Gunther Gerzso, Verde-Azul-Blanco, 36 3.8 x 28 3.4 inches, 1978, Oil on Canvas
Gunther Gerzso, Verde-Azul-Blanco, 36 3.8 x 28 3.4 inches, 1978, Oil on Canvas

Christie’s Latin American Art Sale scheduled for Nov. 15th and 16th,, 2011 includes two paintings previously exhibited at ArtSpace/Virginia Miller Galleries.

Gunther Gerzso’s “Verde-azul-blanco,” a 36 1/2 inch by 28 7/8-inch oil on canvas shown on page 79 of the auction house’s sale catalog, was featured in “Gunther Gerzso: Defining Mexican Abstractionism,” from February to May 2004. The gallery’s exhibition included 86 paintings, including this geometric abstraction, along with drawings, including many from the artist’s 1935-41 period being shown for the first time.

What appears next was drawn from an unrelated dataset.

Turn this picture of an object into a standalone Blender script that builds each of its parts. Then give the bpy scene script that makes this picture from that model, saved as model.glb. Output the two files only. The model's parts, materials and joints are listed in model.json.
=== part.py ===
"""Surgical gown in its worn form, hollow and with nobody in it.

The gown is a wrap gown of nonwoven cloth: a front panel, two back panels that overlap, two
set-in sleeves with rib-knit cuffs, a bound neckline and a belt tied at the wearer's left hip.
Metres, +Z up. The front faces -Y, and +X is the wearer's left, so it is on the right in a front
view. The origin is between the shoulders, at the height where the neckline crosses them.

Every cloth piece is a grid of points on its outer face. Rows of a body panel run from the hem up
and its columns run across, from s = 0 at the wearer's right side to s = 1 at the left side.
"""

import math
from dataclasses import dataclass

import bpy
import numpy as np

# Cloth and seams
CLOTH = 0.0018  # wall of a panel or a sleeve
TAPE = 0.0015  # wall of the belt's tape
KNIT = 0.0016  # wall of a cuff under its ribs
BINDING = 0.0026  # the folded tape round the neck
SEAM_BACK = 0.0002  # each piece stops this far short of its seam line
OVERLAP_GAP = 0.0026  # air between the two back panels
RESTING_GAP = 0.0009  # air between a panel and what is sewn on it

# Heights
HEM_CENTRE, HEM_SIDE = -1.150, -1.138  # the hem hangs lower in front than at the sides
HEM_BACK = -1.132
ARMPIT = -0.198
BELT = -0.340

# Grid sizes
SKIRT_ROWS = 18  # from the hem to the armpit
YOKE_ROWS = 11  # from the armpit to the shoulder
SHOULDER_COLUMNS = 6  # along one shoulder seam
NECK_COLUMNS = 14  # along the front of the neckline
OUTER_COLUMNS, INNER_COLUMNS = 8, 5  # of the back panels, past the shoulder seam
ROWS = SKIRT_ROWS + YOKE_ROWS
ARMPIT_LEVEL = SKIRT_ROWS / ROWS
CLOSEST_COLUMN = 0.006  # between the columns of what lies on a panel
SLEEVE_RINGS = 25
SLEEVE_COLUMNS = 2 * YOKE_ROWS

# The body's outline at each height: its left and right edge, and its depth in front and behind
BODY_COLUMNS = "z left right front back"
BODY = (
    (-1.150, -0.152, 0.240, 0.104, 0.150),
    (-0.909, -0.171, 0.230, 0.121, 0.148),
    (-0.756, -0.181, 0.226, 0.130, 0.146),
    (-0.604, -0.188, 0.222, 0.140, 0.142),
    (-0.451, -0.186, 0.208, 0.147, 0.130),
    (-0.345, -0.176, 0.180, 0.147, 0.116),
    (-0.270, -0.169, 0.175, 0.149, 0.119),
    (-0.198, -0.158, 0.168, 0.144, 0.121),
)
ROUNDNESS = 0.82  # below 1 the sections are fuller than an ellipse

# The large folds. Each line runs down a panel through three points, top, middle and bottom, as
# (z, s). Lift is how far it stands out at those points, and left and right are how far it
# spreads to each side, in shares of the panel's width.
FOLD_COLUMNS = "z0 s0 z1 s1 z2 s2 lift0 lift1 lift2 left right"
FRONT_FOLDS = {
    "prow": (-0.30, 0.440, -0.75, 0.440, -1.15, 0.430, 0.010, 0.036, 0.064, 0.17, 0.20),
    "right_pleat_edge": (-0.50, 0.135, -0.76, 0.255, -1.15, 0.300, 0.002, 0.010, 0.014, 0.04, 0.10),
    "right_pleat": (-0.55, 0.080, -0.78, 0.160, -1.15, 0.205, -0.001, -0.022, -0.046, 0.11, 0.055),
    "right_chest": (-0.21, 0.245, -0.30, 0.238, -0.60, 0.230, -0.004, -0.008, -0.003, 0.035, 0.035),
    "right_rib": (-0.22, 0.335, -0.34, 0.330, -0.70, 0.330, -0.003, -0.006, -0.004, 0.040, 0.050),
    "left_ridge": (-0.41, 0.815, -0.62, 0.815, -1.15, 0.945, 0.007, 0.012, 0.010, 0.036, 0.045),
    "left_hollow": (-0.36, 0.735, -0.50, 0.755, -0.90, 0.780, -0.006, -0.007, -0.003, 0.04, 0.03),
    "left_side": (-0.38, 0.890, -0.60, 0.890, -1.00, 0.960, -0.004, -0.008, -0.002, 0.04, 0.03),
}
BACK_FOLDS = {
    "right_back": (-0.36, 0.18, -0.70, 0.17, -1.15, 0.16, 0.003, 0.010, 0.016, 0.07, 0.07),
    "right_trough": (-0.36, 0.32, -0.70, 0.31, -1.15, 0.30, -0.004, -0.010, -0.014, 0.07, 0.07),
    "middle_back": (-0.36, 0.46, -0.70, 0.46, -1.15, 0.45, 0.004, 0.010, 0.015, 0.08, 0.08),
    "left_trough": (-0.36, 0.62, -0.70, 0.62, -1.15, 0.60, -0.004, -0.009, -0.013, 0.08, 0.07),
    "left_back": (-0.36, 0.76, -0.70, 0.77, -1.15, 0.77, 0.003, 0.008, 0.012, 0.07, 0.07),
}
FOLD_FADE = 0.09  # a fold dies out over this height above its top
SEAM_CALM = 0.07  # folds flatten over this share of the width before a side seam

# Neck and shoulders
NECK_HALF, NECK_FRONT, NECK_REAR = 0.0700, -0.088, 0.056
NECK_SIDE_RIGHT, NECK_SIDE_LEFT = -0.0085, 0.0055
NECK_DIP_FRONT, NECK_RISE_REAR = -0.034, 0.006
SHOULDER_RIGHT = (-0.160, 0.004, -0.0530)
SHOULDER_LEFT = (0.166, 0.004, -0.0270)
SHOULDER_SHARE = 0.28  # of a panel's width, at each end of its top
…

Considered a pioneer in Latin American abstraction, Gerzso’s notation in the auction catalog states that he is “considered one of the ‘Nuevos Tres Grandes,’ along with Carlos Merida and Rufino Tamayo.” The essay goes on to note the artist’s younger years in Europe, six years at the Cleveland Playhouse, his career as a highly successful set designer for popular Mexican films, and his association with Mexican Surrealists Remedios Varo, Leonora Carrington, Wilfgang Paalen and Benjamin Peret.

Claudio Bravo’s spectacular “Red Carpet,” a 1980 oil on canvas of a shirtless, sprawling man on a scarlet rug, was included in “Master Works 1969-1984” at ArtSpace/Virginia Miller Galleries from October to November 2002. The 51 1/2 by 64 1/8-inch painting is shown on pages 100 and 101 of the Christie’s catalog.

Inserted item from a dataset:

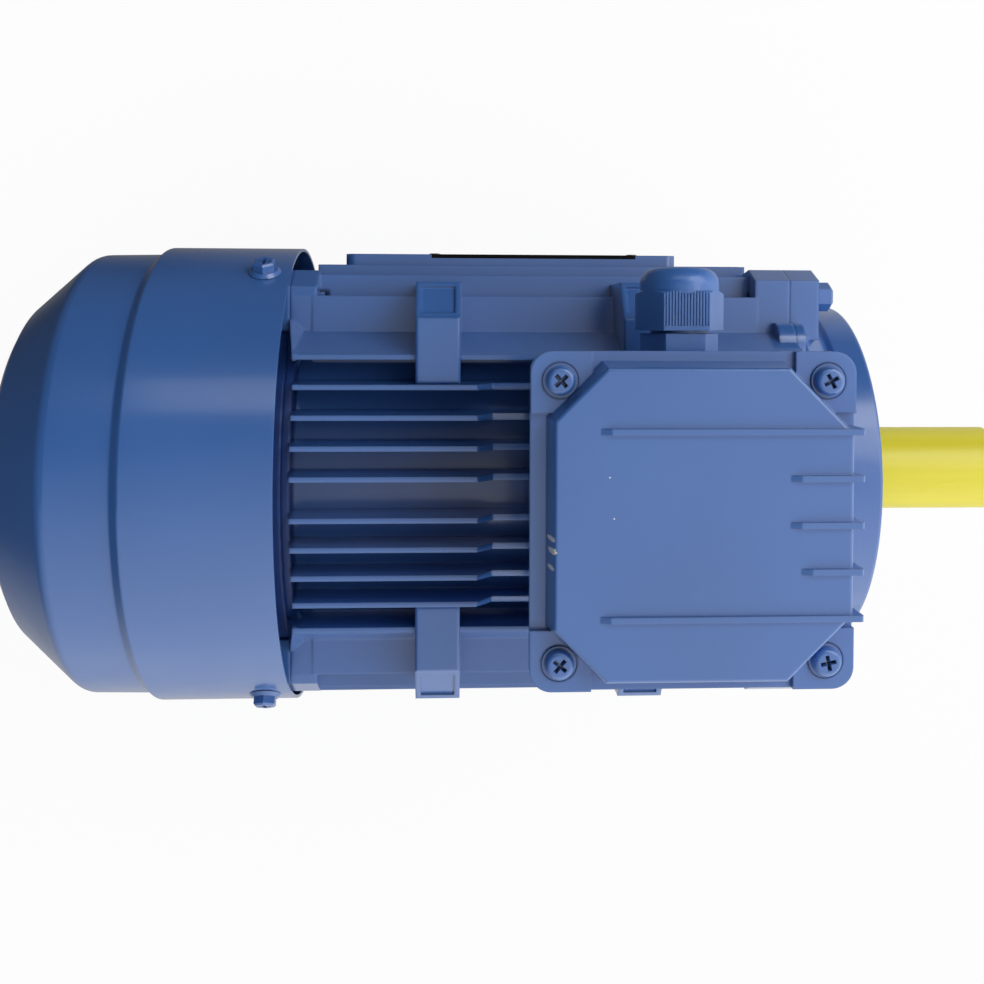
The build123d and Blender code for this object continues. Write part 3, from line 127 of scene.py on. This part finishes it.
class Shader:
    """A new material with one principled shader, and short ways to add nodes to it."""

    def __init__(self, name):
        self.material = bpy.data.materials.new(name)
        self.material.use_nodes = True
        self.tree = self.material.node_tree
        self.surface = self.tree.nodes["Principled BSDF"]
        self.place = self.tree.nodes.new("ShaderNodeTexCoord").outputs["Object"]

    def node(self, kind, **values):
        """A node with its named sockets set to values, or linked where a value is a socket."""
        made = self.tree.nodes.new(kind)
        for key, value in values.items():
            self.put(made.inputs[key.replace("_", " ")], value)
        return made

    def put(self, socket, value):
        put(self.tree, socket, value)

    def set(self, **values):
        """Sets or links the shader's own sockets."""
        for key, value in values.items():
            self.put(self.surface.inputs[key.replace("_", " ")], value)

    def maths(self, operation, *values):
        return maths(self.tree, operation, *values)

    def flattened(self, *kept):
        """The object's own coordinates, kept along the axes with 1 and zero along the others."""
        return vector_maths(self.tree, "MULTIPLY", self.place, kept, result="Vector")

    def stretched(self, x, y, z):
        """The object's own coordinates, scaled."""
        made = self.tree.nodes.new("ShaderNodeMapping")
        made.inputs["Scale"].default_value = (x, y, z)
        self.put(made.inputs["Vector"], self.place)
        return made.outputs["Vector"]

    def noise(self, scale, detail=3.0, vector=None):
        """Noise from 0 to 1. scale is its count of features to the metre."""
        made = self.node("ShaderNodeTexNoise", Scale=scale, Detail=detail)
        self.put(made.inputs["Vector"], vector or self.place)
        return made.outputs["Fac"]

    def ramp(self, value, low, high, from_value=0.0, to_value=1.0):
        """value mapped so that low gives from_value and high gives to_value, softly clipped."""
        made = self.tree.nodes.new("ShaderNodeMapRange")
        made.interpolation_type = "SMOOTHSTEP"
        for i, number in enumerate((low, high, from_value, to_value)):
            made.inputs[i + 1].default_value = number
        self.put(made.inputs["Value"], value)
        return made.outputs["Result"]

    def mix(self, share, first, second):
        """Two colours or colour sockets, mixed by share."""
        made = self.tree.nodes.new("ShaderNodeMix")
        made.data_type = "RGBA"
        self.put(made.inputs["Factor"], share)
        for socket, value in ((made.inputs[6], first), (made.inputs[7], second)):
            if isinstance(value, bpy.types.NodeSocket):
                self.put(socket, value)
            else:
                socket.default_value = (*value, 1.0)
        return made.outputs[2]

    def rounded(self, radius):
        """The surface's normal with its edges eased over radius, in metres."""
        made = self.tree.nodes.new("ShaderNodeBevel")
        made.samples = BEVEL_SAMPLES
        made.inputs["Radius"].default_value = radius
        return made.outputs["Normal"]

    def bump(self, height, distance, normal=None, strength=1.0):
        """The normal after a height from 0 to 1 over distance, in metres."""
        made = self.node("ShaderNodeBump", Strength=strength, Distance=distance, Height=height)
        if normal:
            self.put(made.inputs["Normal"], normal)
        return made.outputs["Normal"]

    def relief(self, normal, scale, detail, depth, strength, stretch=None):
        """normal with a noise relief on it, stretched along the axes where stretch is given."""
        vector = self.stretched(*stretch) if stretch else None
        return self.bump(self.noise(scale, detail, vector), depth, normal, strength)


# Paints. Scales are features to the metre
BLUE = (0.0415, 0.128, 0.383)
GLAND_BLUE = (0.048, 0.148, 0.425)
DEEP_SHARE, PALE_SHARE = 0.92, 1.05
PATCHES, MOTTLE, GLOSS_PATCHES = 14.0, 160.0, 60.0
ENAMEL_ROUGH = (0.29, 0.39)
COAT_ROUGH = 0.16
SOFT_DEPTH = 6 * MM

# Reliefs: features to the metre, detail, depth, strength, and how they are stretched
CAST_GRAIN = (950.0, 2.0, 0.04 * MM, 0.55)
CAST_SKIN = (210.0, 3.0, 0.12 * MM, 0.5)
PEEL = (700.0, 1.0, 0.01 * MM, 0.5)
SHEET_WAVES = (22.0, 1.0, 0.4 * MM, 0.35, (0.35, 1.0, 1.0))
GUARD_GRAIN = (240.0, 2.0, 0.08 * MM, 0.6, (0.05, 1.0, 1.0))

# Painted shade and rust in the screws' recesses: a dark rusty brown where ambient occlusion is low
RECESS_SHADE_AND_RUST = (0.030, 0.018, 0.012)
RECESS = 1.6 * MM
RECESS_SAMPLES = 4

# Rare pale flecks
FLECK_COLOUR = (0.55, 0.6, 0.66)
FLECKS, FLECK_PATCHES = 75.0, 23.0

# Chips in the lid's paint, from its corner: along X, along Y, and their reach
CHIP_COLOUR = (0.72, 0.72, 0.64)
CHIP_RAGGED = 1500.0
CHIPS_MM = (
    (6.3, 49.7, 0.9),
    (6.7, 46.0, 1.1),
    (6.3, 40.6, 0.8),
    (24.1, 69.1, 0.3),
    (25.5, 56.3, 0.25),
)
lid_chips = [(lid_corner.x + x * MM, lid_corner.y + y * MM, r * MM) for x, y, r in CHIPS_MM]

# Painted shade: the casting's collar under the cowl's rim is painted a darker blue with a thinner
# coat, in place of the shade that falls there
RIM_SHADE_PAST_END = 3.5 * MM
RIM_SHADE_R = 77.5 * MM
RIM_SHADE_FADE = 1 * MM
RIM_SHADE_BLUE = (0.014, 0.046, 0.20)
RIM_SHADE_COAT = 0.1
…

The Chilean artist, who moved to Tangier in 1972, was a master of hyperrealism. His works, which often feature exquisitely detailed young men, Moroccan carpets and pottery, are included in such collections as the Metropolitan Museum of Art and El Museo del Barrio in New York, the Baltimore Museum of Art, and the Museo Nacional de Bellas Artes in Santiago, Chile.

“It’s always interesting to track what happens to art that has crossed our path,” said Virginia Miller, who has been dealing in fine art since 1969. As Hippocrates noted long ago, ‘ars longa, vita brevis’—our lives are short, but art endures.”